Nathan Baird on how the 78-65 loss to Texas Tech fits into the legacy of the four outgoing Purdue seniors.
Nathan Baird/Journal & Courier
Can Nojel Eastern, who became a real asset on both ends of the floor down the stretch, assume those duties full-time? He first needs to work on his shot, both from the perimeter and at the free throw line. How much will incoming freshman Eric Hunter contribute at the point, if needed?
Or will the solution come from outside the program? Purdue has turned to graduate transfers repeatedly for veteran point guard help. Will a Jon Octeus or Spike Albrecht-like free agent emerge to help stabilize the backcourt?
Regardless of the position next to his name, expect Edwards to have the ball in his hands a lot. His sophomore breakthrough came in the framework of a team loaded with savvy, high-IQ veterans. At their best, they knew the value of passing up shots for better ones, especially when Edwards locked into one of his zones.
Assuming he does not elect to remain in the NBA Draft, Edwards would return next season as a preseason Big Ten Player of the Year favorite with a chance to put up scoring numbers the Boilermakers haven’t seen in their backcourt in decades.
It’s been a while since Purdue lost a perimeter player with the value of Dakota Mathias. He’s both the team’s best defender and the program’s all-time leader in 3-pointers.

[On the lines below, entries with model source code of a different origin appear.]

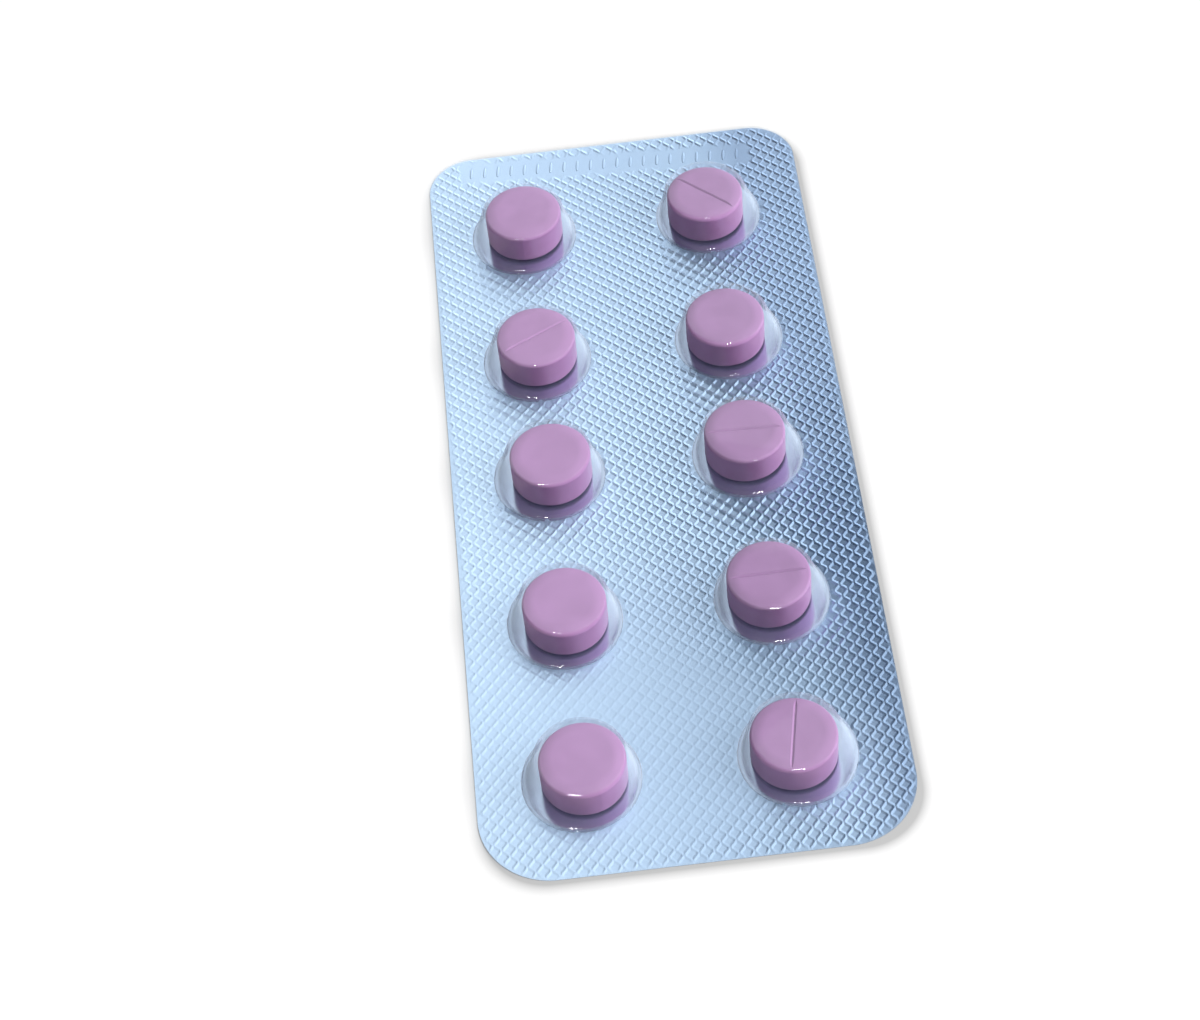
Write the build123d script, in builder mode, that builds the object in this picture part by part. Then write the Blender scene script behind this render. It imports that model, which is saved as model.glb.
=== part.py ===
"""Pill blister pack: a clear formed film, its lidding foil and ten scored tablets.

Units are millimetres, +Z up. The origin is on the surface that the foil lies on, under
the middle of the pack. +Y runs along the pack to its top edge, and +X across it.
"""

import os

from build123d import *

# The card: the outline that the film and the foil share.
pack_width = 39.8
pack_length = 91.0
top_corner_radius = 4.8
bottom_corner_radius = 6.8

# The two sheets' thicknesses. Drawing up the pockets thins the film in them.
film_thickness = 0.25
pocket_wall_thickness = 0.15
foil_thickness = 0.05

# The grid of pockets: two columns of five, from the card's edges to the pockets' middles.
# One step in each column is shorter, by this share of the others.
left_column_margin = 9.88
right_column_margin = 10.47
bottom_row_margin = 10.1
top_row_margin = 12.4
row_count = 5
short_step = 3
short_step_share = 0.87

# A tablet: a flat-faced round with a shallow bevel round each face and one score line.
tablet_diameter = 8.0
tablet_thickness = 3.7
bevel_width = 0.85
bevel_height = 0.25
face_edge_softening = 2.4
rim_softening = 0.35
score_width = 0.36
score_depth = 0.16

# A pocket. The outside of its wall stands this far out from the tablet's side.
wall_foot_distance = 1.2
wall_top_distance = 0.24
foot_fillet = 0.4
shoulder_fillet = 0.45
flange_overlap = 0.3
headroom = 0.1
tablet_side_gap = 0.05

# Where each tablet has slid to in its pocket, as shares of the free play across and along,
# the turn of its score line in degrees, and whether that line is on the upper face.
# Rows are numbered from the bottom edge.
tablet_seat_shares = {
    "left": [
        (0.77, -0.41, 70, False),
        (0.02, -0.95, 20, False),
        (0.88, 0.06, 140, False),
        (-0.07, 0.95, 27, True),
        (0.17, 0.94, 95, False),
    ],
    "right": [
        (-0.84, -0.45, 79, True),
        (-0.05, 0.95, 1, True),
        (-0.06, 0.95, -2, True),
        (-0.52, -0.80, 35, False),
        (-0.28, -0.91, -43, True),
    ],
}

# The pockets' places, worked out from the card's size and the margins.
row_room = pack_length - bottom_row_margin - top_row_margin
row_pitch = row_room / (row_count - 2 + short_step_share)
row_steps = [row_pitch] * (row_count - 1)
row_steps[short_step - 1] = short_step_share * row_pitch
row_places = [-pack_length / 2 + bottom_row_margin]
for step in row_steps:
    row_places.append(row_places[-1] + step)
left_column = -pack_width / 2 + left_column_margin
right_column = pack_width / 2 - right_column_margin
column_places = {"left": left_column, "right": right_column}
pocket_places = [(x, y) for x in column_places.values() for y in row_places]

# The pocket's radii and heights, and the room that a tablet has at the top of its side wall.
pocket_foot_radius = tablet_diameter / 2 + wall_foot_distance
pocket_top_radius = tablet_diameter / 2 + wall_top_distance
flange_top = foil_thickness + film_thickness
pocket_top = foil_thickness + tablet_thickness + headroom + pocket_wall_thickness
wall_slope = (pocket_foot_radius - pocket_top_radius) / (pocket_top - flange_top)
band_top = foil_thickness + tablet_thickness - bevel_height
wall_at_band = pocket_foot_radius - wall_slope * (band_top - flange_top)
tablet_play = wall_at_band - pocket_wall_thickness - tablet_diameter / 2 - tablet_side_gap
joint_radius = pocket_foot_radius + foot_fillet + flange_overlap

os.makedirs("parts", exist_ok=True)

# The card's outline, with its tighter corners at the top.
with BuildSketch() as card:
    Rectangle(pack_width, pack_length)
    fillet(card.vertices().group_by(Axis.Y)[-1], radius=top_corner_radius)
    fillet(card.vertices().group_by(Axis.Y)[0], radius=bottom_corner_radius)

# The lidding foil: one flat sheet under everything.
with BuildPart() as lidding_foil:
    with BuildSketch():
        add(card.sketch)
    extrude(amount=foil_thickness)

# One pocket wall: the film drawn up over a tablet, with a rounded foot and shoulder.
with BuildPart() as pocket_wall:
    with BuildSketch(Plane.XZ):
        with BuildLine():
            FilletPolyline(
                (joint_radius, flange_top),
                (pocket_foot_radius, flange_top),
                (pocket_top_radius, pocket_top),
                (0, pocket_top),
                radius=[foot_fillet, shoulder_fillet],
            )
            offset(amount=pocket_wall_thickness, side=Side.LEFT)
        make_face()
    revolve(axis=Axis.Z)

# The film: a flat flange with a round opening under each pocket wall.
with BuildPart() as blister_film:
    with BuildSketch(Plane.XY.offset(foil_thickness)):
        add(card.sketch)
        with Locations(*pocket_places):
            Circle(joint_radius, mode=Mode.SUBTRACT)
    extrude(amount=film_thickness)
    with Locations(*pocket_places):
        add(pocket_wall.part)

# One tablet, centred on the origin, with the score line along X across its upper face.
with BuildPart() as scored_tablet:
    with BuildSketch(Plane.XZ) as tablet_half:
        with BuildLine():
            Polyline(
                (0, -tablet_thickness / 2),
                (tablet_diameter / 2 - bevel_width, -tablet_thickness / 2),
                (tablet_diameter / 2, -tablet_thickness / 2 + bevel_height),
                (tablet_diameter / 2, tablet_thickness / 2 - bevel_height),
                (tablet_diameter / 2 - bevel_width, tablet_thickness / 2),
                (0, tablet_thickness / 2),
                close=True,
            )
        make_face()
        face_edges = [v for v in tablet_half.vertices() if 0 < v.X < tablet_diameter / 2]
        fillet(face_edges, radius=face_edge_softening)
        rim_corners = tablet_half.vertices().group_by(Axis.X)[-1]
        fillet(rim_corners, radius=rim_softening)
    revolve(axis=Axis.Z)
    with BuildSketch(Plane.YZ):
        with Locations((0, tablet_thickness / 2)):
            Polygon(
                (-score_width / 2, 0),
                (0, -score_depth),
                (score_width / 2, 0),
                align=None,
            )
    extrude(amount=tablet_diameter / 2, both=True, mode=Mode.SUBTRACT)

# The ten tablets, each lying on the foil where it has slid to in its pocket.
tablets = []
for side, seats in tablet_seat_shares.items():
    for row, (across_share, along_share, turn, score_up) in enumerate(seats):
        x = column_places[side] + across_share * tablet_play
        y = row_places[row] + along_share * tablet_play
        z = foil_thickness + tablet_thickness / 2
        tip = 0 if score_up else 180
        with BuildPart() as tablet:
            with Locations(Location((x, y, z), (tip, 0, turn))):
                add(scored_tablet.part)
        tablet.part.label = f"tablet_{side}_{row + 1}"
        tablets.append(tablet.part)

lidding_foil.part.label = "lidding_foil"
blister_film.part.label = "blister_film"
export_step(lidding_foil.part, "parts/lidding_foil.step")
export_step(blister_film.part, "parts/blister_film.step")
for tablet_part in tablets:
    export_step(tablet_part, f"parts/{tablet_part.label}.step")
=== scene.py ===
import math

import bpy
from mathutils import Matrix, Vector


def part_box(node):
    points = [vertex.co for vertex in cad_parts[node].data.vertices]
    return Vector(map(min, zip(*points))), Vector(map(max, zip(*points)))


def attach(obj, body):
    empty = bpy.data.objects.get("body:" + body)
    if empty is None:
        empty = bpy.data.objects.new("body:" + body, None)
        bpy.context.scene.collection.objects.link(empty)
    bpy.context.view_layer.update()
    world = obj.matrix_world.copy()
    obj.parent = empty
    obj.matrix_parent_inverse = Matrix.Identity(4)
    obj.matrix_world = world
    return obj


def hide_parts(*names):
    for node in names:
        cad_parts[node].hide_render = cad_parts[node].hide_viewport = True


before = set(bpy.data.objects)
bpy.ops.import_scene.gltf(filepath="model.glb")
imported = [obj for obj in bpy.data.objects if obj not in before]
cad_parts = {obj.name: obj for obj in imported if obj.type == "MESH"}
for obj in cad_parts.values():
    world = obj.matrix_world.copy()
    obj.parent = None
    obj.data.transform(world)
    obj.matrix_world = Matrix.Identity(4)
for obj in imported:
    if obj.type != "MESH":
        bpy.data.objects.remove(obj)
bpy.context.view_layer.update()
mm = 0.001
card_low, card_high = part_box("lidding_foil")
card_width, card_length = (card_high - card_low).xy


# The camera stands in front of the pack and above it, turned a little on its own axis,
# where the photograph was taken from. Its place was fitted to the card and the tablets.
camera_place = Vector((-6.28, -159.95, 200.53)) * mm
camera_turn = math.radians(0.252)
camera_drop = math.radians(52.286)
camera_roll = math.radians(-6.510)
camera_lens = 77.46

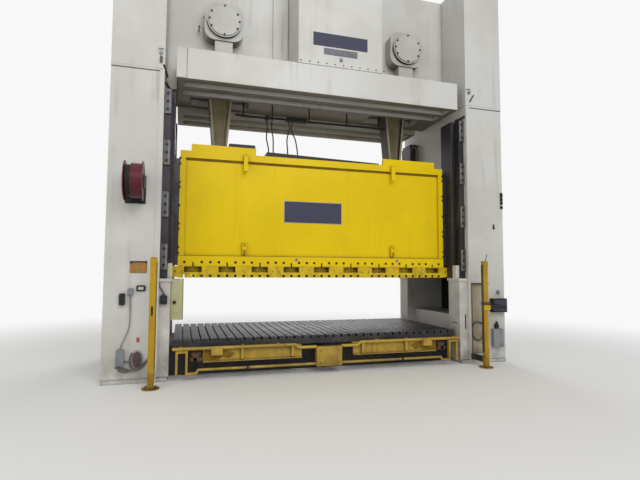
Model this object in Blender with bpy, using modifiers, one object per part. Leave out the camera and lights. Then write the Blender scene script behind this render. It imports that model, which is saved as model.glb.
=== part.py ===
"""A two-point straight-side stamping press, in metres, +Z up.

The frame is a bed, two uprights with side windows and a crown, held together by
four tie rods. Two counter-rotating eccentric gears in the crown lift the wide
yellow slide by a pair of connecting rods. The slide is drawn at the bottom of
its stroke. Coordinates in this file are measured from the middle of the slide,
at floor level; one empty then carries the whole press to its own origin.
"""

import math

import bmesh
import bpy
from mathutils import Matrix, Vector

# Clearances
SEAT = 0.0003
RUN = 0.0018
OVER = 0.06

# Slide, its slotted plate and the die space
SLOT_PITCH = 0.1524
SLOT_EDGE = 0.09
SLOTLESS_STEPS = (-6, 6)
SLIDE_OVERHANG = 0.755
SLIDE_REACH = 0.915
STROKE = 0.60
SHUT_HEIGHT = 1.06
PLATE_THICKNESS = 0.225
SLIDE_HEIGHT = 2.105
FLANGE_HEIGHT = 0.175
BAND_HEIGHT = 0.13
BAND_WIDTH = 0.10
FACE_SETBACK = 0.045
RIM_WALL = 0.06
RIM_DEPTH = 0.15
ROD_WALL_INWARD = 0.63
ROD_WALL_OUTWARD = 0.56
ROD_WALL_RISE = 0.13

# Slots, clamp windows and tapped holes
THROAT_WIDTH = 0.027
HEAD_WIDTH = 0.050
PLATE_THROAT = 0.018
PLATE_HEAD = 0.034
BOLSTER_THROAT = 0.030
BOLSTER_HEAD = 0.028
WINDOW_EVERY = 4
WINDOW_WIDTH = 0.31
WINDOW_HEIGHT = 0.105
WINDOW_RISE = 0.098
WINDOW_DEPTH = 0.12
NECK_WIDTH = 0.027
TAPPED_RADIUS = 0.021
TAPPED_DEPTH = 0.05
TAPPED_RISE = 0.057

# Slide fittings
LINER_WIDTH = 0.19
LINER_THICKNESS = 0.0944
LINER_TOP_INSET = 0.155
LINER_INSET = 0.02
END_BLOCK_LENGTH = 0.088
END_BLOCK_DEPTH = 0.16
END_BLOCK_TRIM = 0.012
LUG_X = 1.52
LUG_WIDTH = 0.075
LUG_DEPTH = 0.085
UPPER_LUG_HEIGHT = 0.32
LOWER_LUG_HEIGHT = 0.22
LUG_TOP_DROP = 0.015
LUG_EDGE = 0.03

# Bolster and bed
BOLSTER_TOP = 0.66
BOLSTER_THICKNESS = 0.15
BOLSTER_SIDE_GAP = 0.067
BOLSTER_REACH = 1.22
BED_POST_GAP = 0.01
SOLE_HEIGHT = 0.07
SOLE_INSET = 0.03

# Uprights
UPRIGHT_WIDTH = 0.86
FRAME_OVERHANG = 0.48
CROWN_CLEARANCE = 0.68
SIDE_WINDOW_EDGE = 0.465
SIDE_WINDOW_LOW = 0.93
SIDE_WINDOW_HEIGHT = 2.37
SIDE_GUARD_THICKNESS = 0.03
SIDE_GUARD_INSET = 0.05
PANEL_RECESS_INSET = 0.075
PANEL_RECESS_WIDTH = 0.38
PANEL_RECESS_LOW = 0.19
PANEL_RECESS_HIGH = 1.60
PANEL_RECESS_DEPTH = 0.07
CASING_BEVEL = 0.012

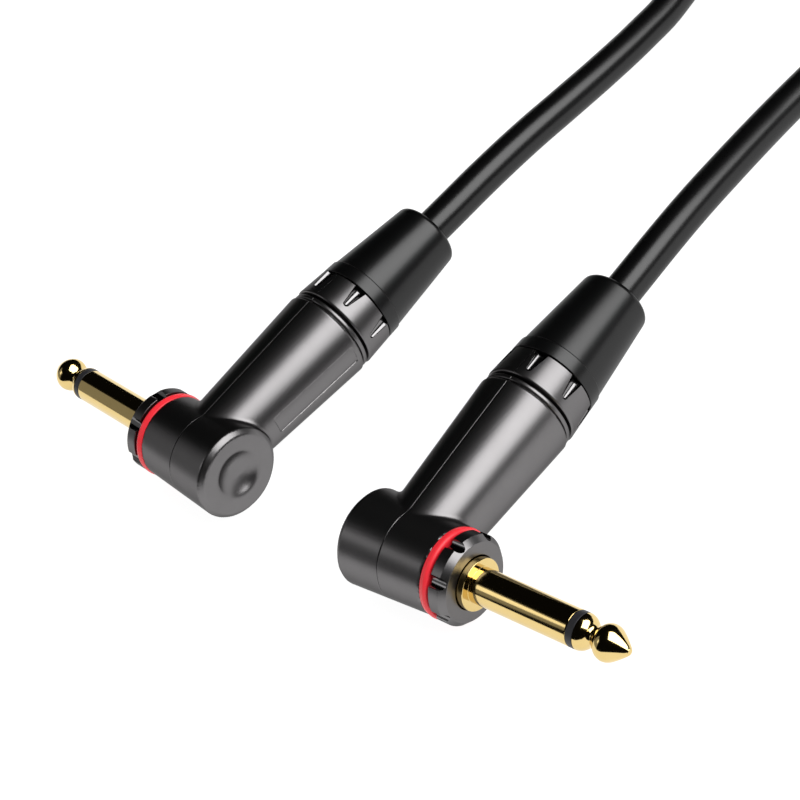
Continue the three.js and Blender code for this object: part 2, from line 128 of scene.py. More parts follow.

Add in his calming presence and coach-on-the-floor personality and there’s really no way to replace that impact.
Senior-to-be Ryan Cline may get the chance to take a priority spot after three seasons in a supporting role. Hunter and redshirt freshman Sasha Stefanovic continue Painter’s plan for bringing a constant stream of shooting skill into the program.
Yet it’s the frontcourt that could see the biggest change in identity.
The Boilermakers coach said he believes the star sophomore guard would benefit from going through the NBA Draft evaluation process this summer.
Nathan Baird/Journal & Courier
Purdue’s experiment with ultimate size is over, or at least on hiatus. Matt Haarms, while 7-3, is not a back-to-the-basket scoring dynamo a la the departing Isaac Haas.
On the other hand, Haarms’ offensive game contains enormous upside. He rarely utilized his mid-range or 3-point games last season because those shots rarely made sense in the context of the greater offense. As Purdue turns away from the more traditional big man role, it could shift to a more contemporary one that has worked well for Wisconsin (Frank Kaminsky), Michigan (Mo Wagner) and other Big Ten programs.
Jacquil Taylor, who graduates in May, said he hopes to return next season rather than pursuing a grad transfer opportunity elsewhere. Grady Eifert’s contributions in the rotation will no longer depend on Vincent Edwards’ health or foul trouble.
The other redshirt freshman — Aaron Wheeler — has impressed with his athleticism since the day he stepped on campus. He has big shoes to fill as the heir apparent to Vincent Edwards’ crucial role as a versatile small forward who sometimes must play big. By all accounts he and Stefanovic used their season on the sideline well.
It remains unclear what immediate impact incoming freshman Trevion Williams and Emmanuel Dowuona can make. Williams has worked to get himself into shape after dealing with foot injuries last summer. Dowuona, still relatively new to the game and raw, could use a redshirt season to refine his offensive game and all-around skills.
That could mean a team more suited to running the floor and playing to its strengths athletically. What it could also mean is a team as limited or worse on the boards and more prone to turnovers without the benefit of torrential 3-point scoring to offset other weaknesses.
Purdue’s 2017-18 season was about a long-intact nucleus reaching for the peak of its potential. Perhaps it failed, or perhaps it learned that pinnacle wasn’t as high as it hoped.
Now a new core must emerge to chase that same elusive pinnacle.